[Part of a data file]
• • • • • • •
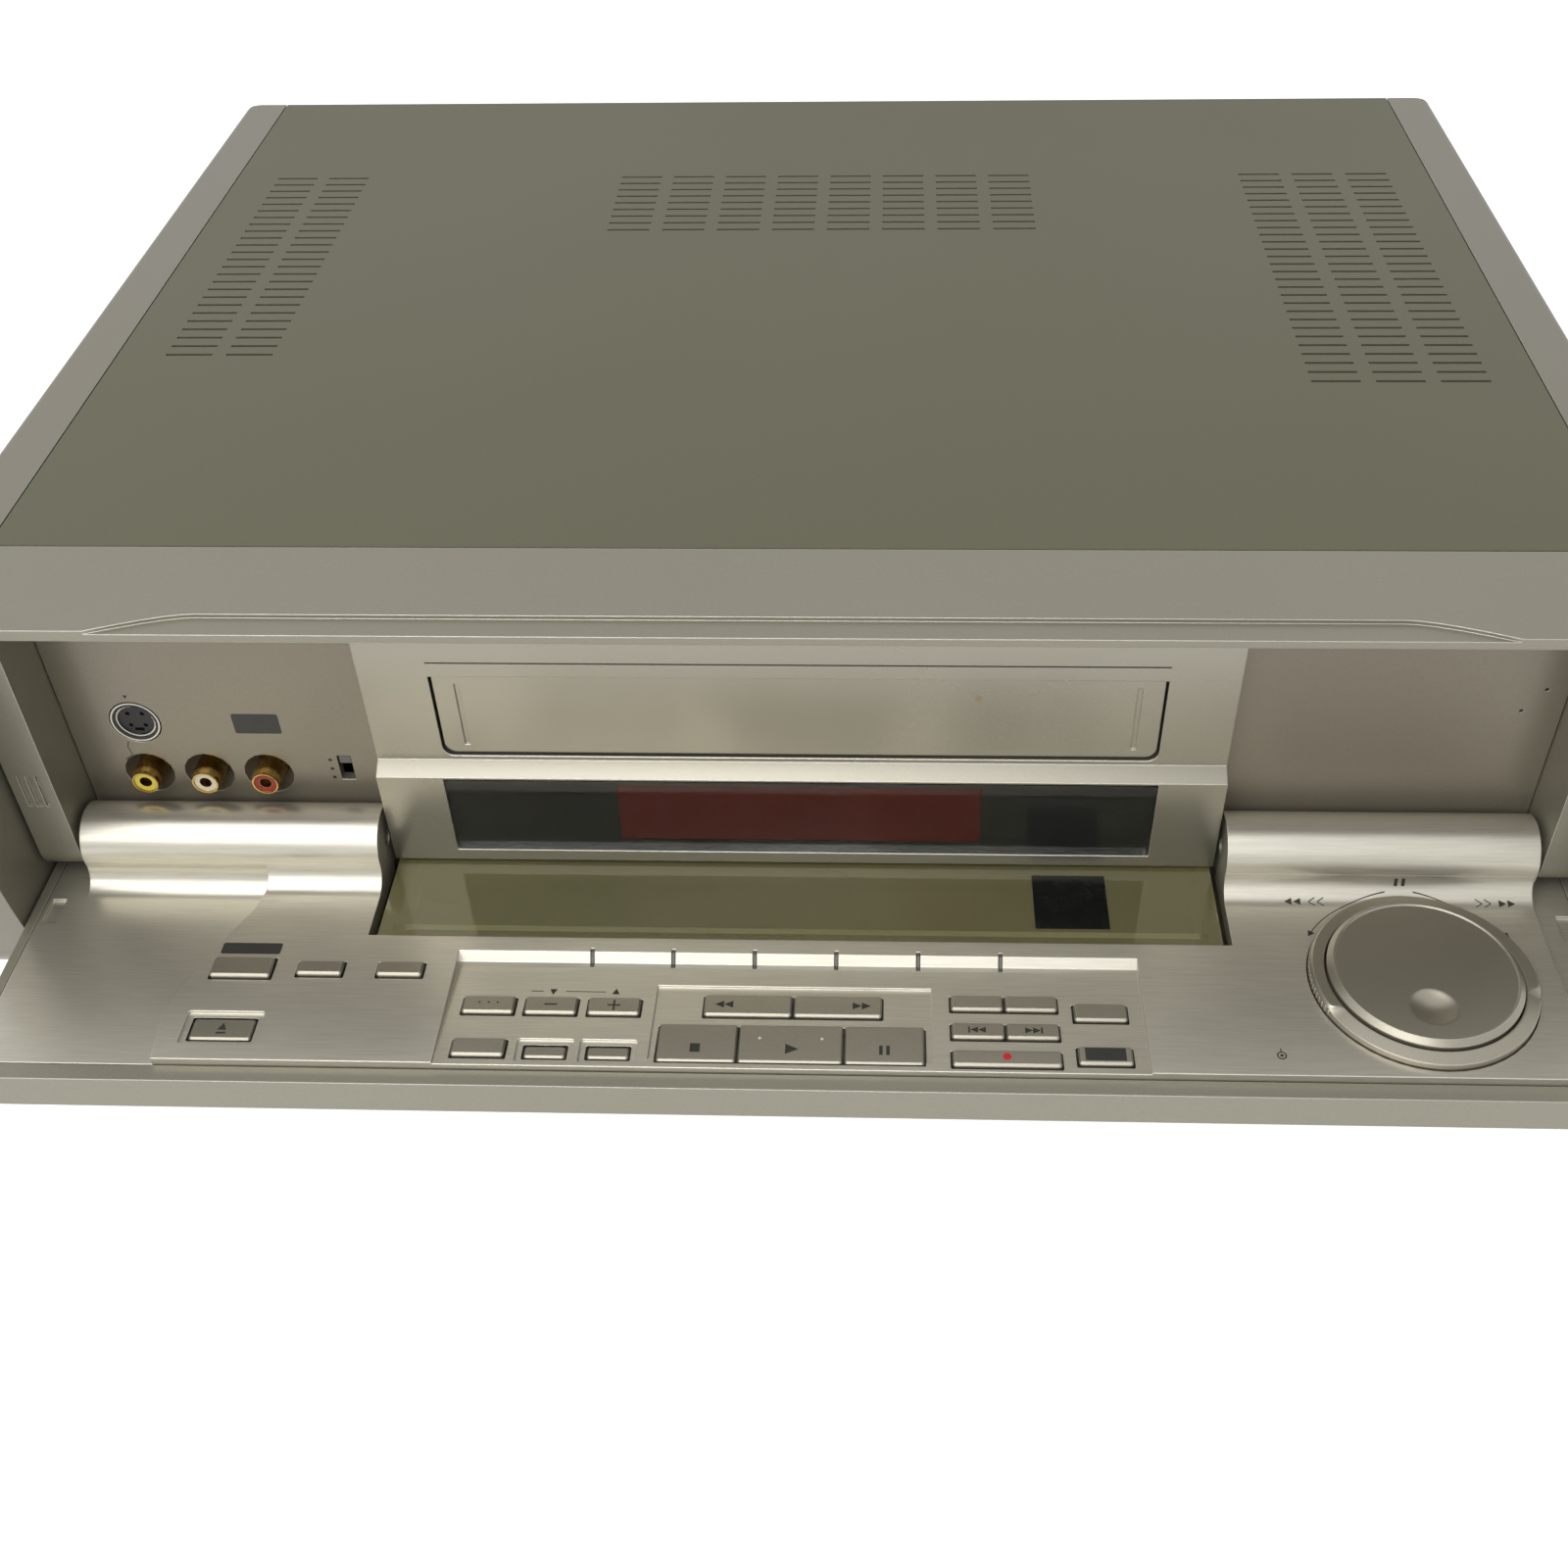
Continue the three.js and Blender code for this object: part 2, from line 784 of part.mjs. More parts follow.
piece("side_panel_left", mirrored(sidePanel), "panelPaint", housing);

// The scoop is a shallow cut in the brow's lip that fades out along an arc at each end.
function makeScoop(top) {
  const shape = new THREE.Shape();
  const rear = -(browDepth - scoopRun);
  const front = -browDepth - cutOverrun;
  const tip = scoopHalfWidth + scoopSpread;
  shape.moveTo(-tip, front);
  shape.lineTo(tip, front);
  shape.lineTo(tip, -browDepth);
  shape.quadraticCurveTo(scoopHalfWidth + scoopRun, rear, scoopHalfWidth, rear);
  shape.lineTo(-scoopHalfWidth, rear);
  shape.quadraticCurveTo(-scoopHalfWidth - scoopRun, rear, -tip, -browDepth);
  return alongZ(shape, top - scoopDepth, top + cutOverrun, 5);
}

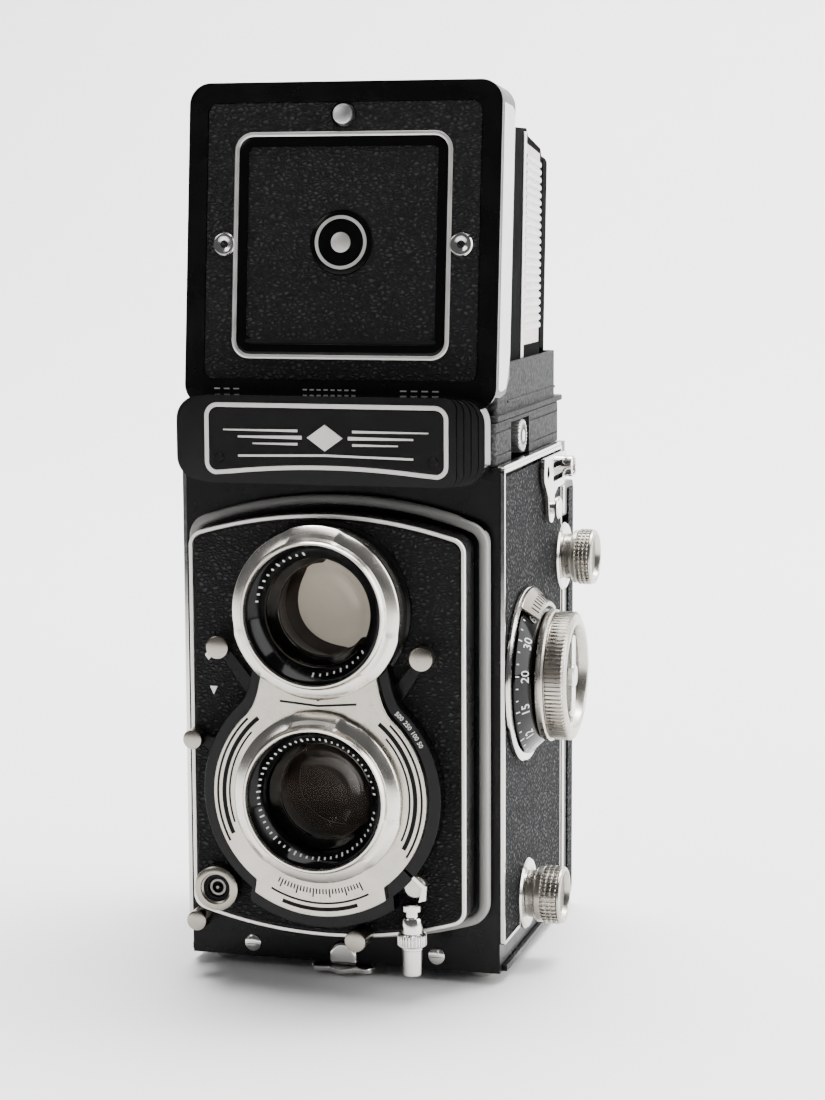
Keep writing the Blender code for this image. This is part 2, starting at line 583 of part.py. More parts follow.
• • • • • • •
◆ Required work ◆
Each record above should be output again exactly.

◆ Result of the task ◆
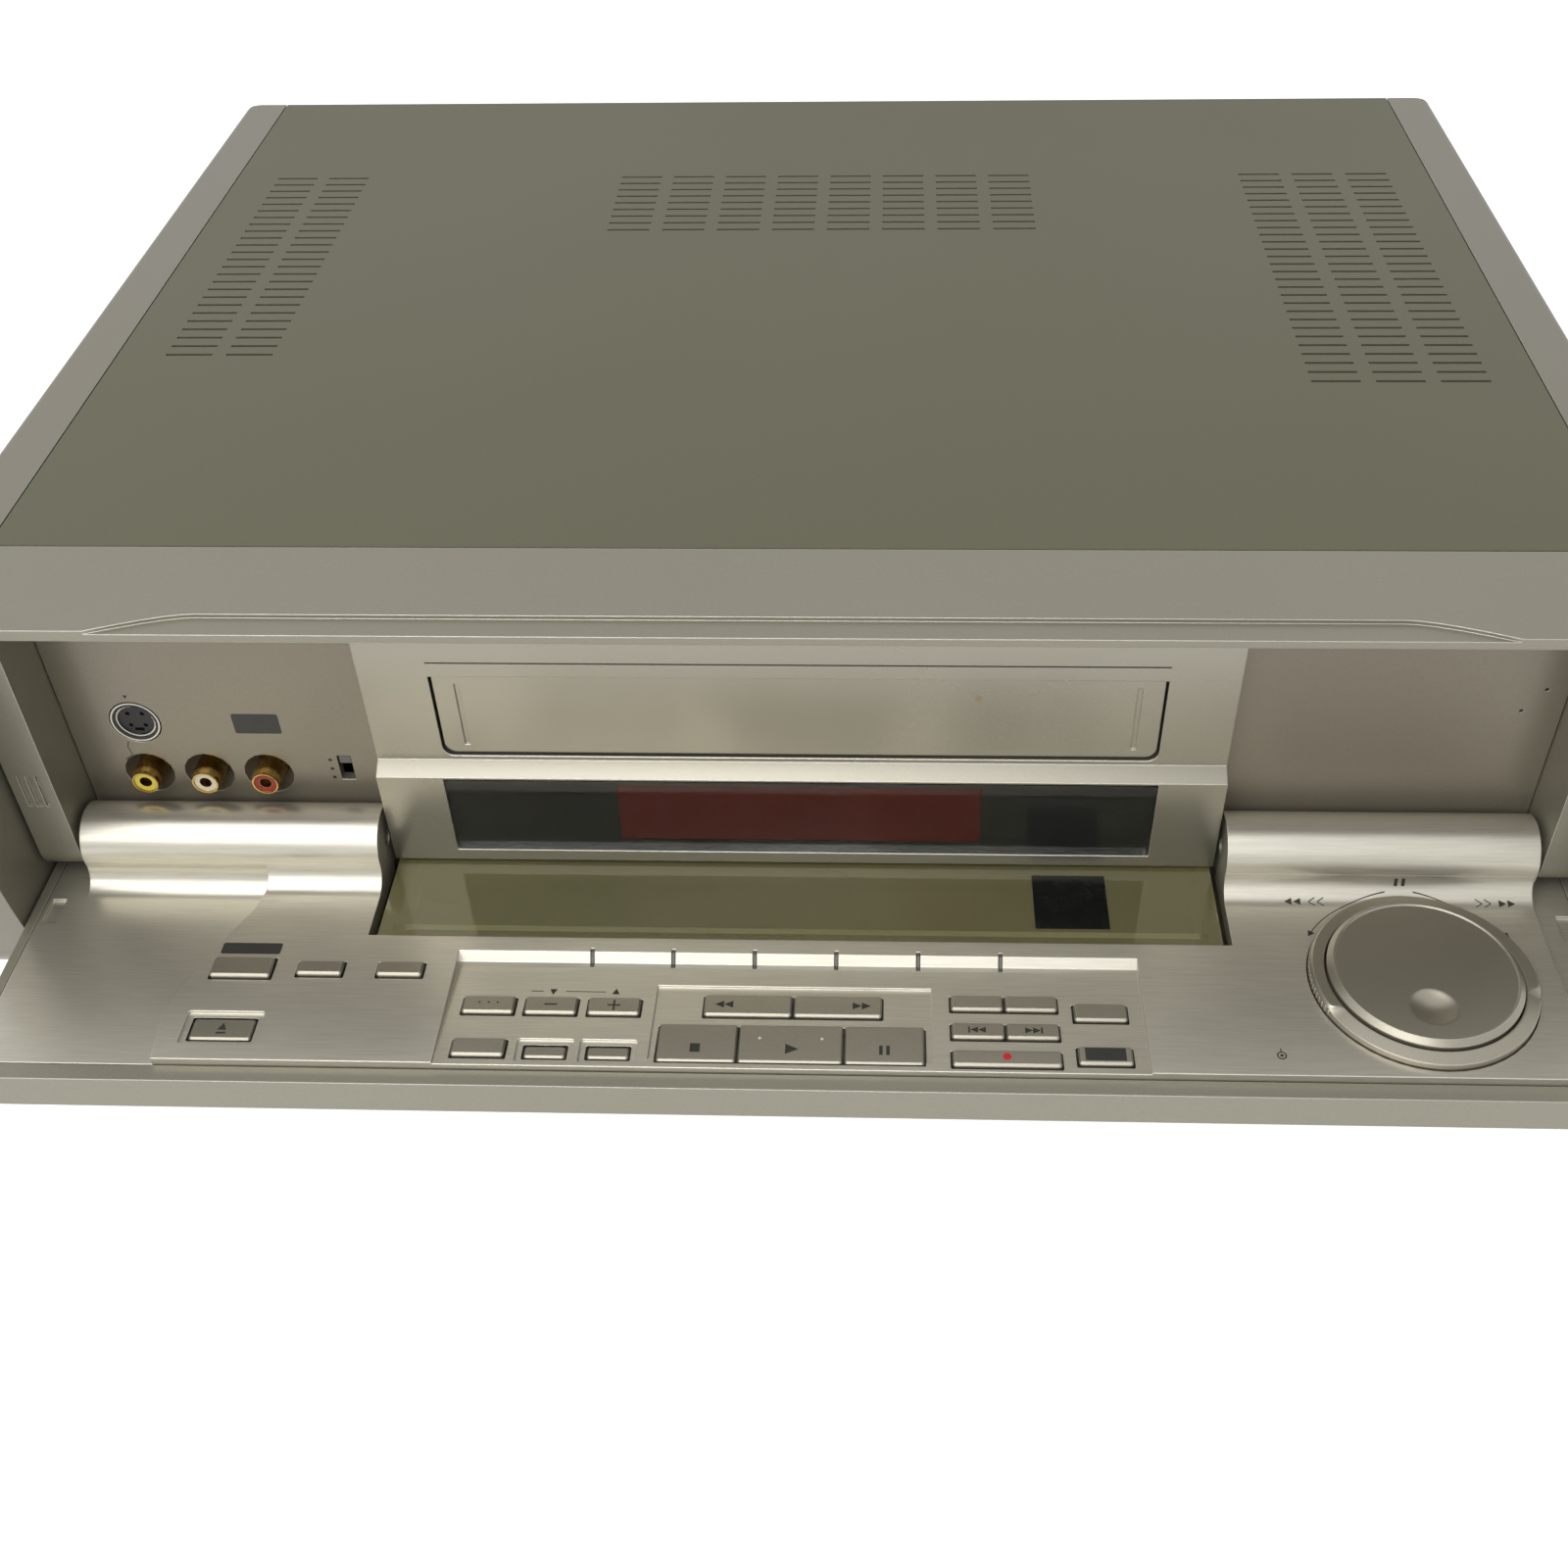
Continue the three.js and Blender code for this object: part 2, from line 784 of part.mjs. More parts follow.
piece("side_panel_left", mirrored(sidePanel), "panelPaint", housing);

// The scoop is a shallow cut in the brow's lip that fades out along an arc at each end.
function makeScoop(top) {
  const shape = new THREE.Shape();
  const rear = -(browDepth - scoopRun);
  const front = -browDepth - cutOverrun;
  const tip = scoopHalfWidth + scoopSpread;
  shape.moveTo(-tip, front);
  shape.lineTo(tip, front);
  shape.lineTo(tip, -browDepth);
  shape.quadraticCurveTo(scoopHalfWidth + scoopRun, rear, scoopHalfWidth, rear);
  shape.lineTo(-scoopHalfWidth, rear);
  shape.quadraticCurveTo(-scoopHalfWidth - scoopRun, rear, -tip, -browDepth);
  return alongZ(shape, top - scoopDepth, top + cutOverrun, 5);
}

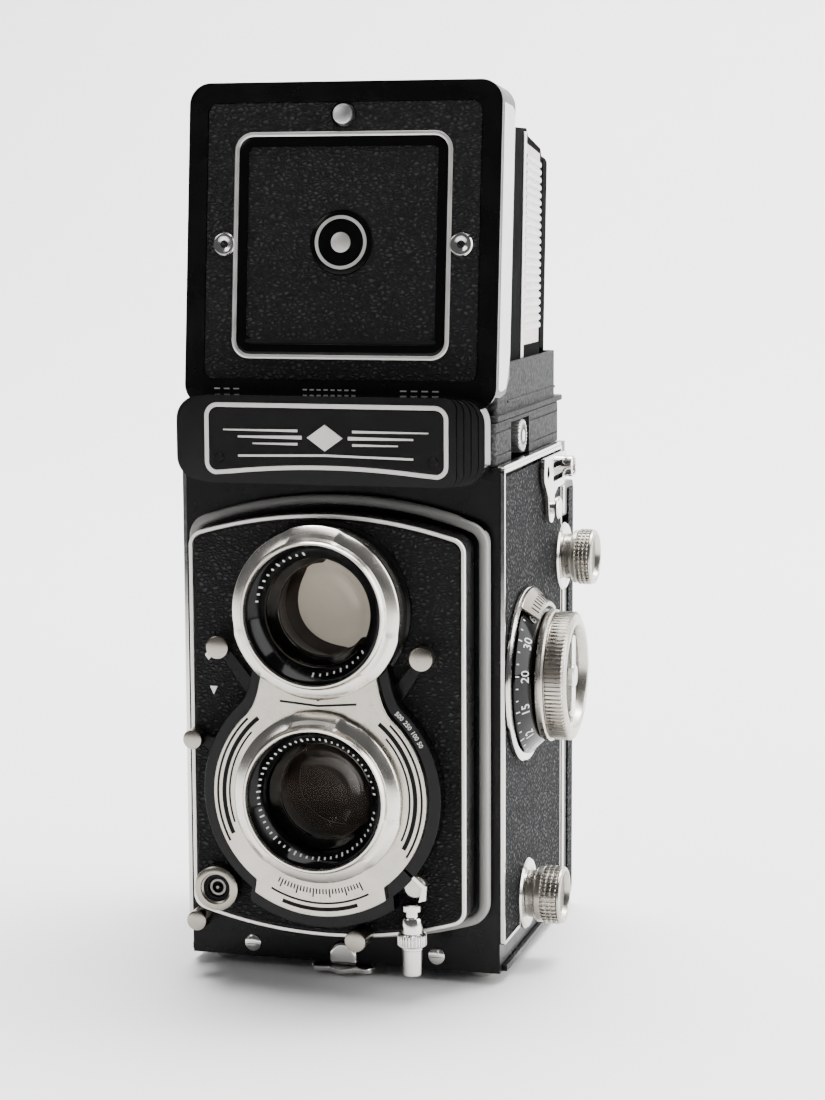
Keep writing the Blender code for this image. This is part 2, starting at line 583 of part.py. More parts follow.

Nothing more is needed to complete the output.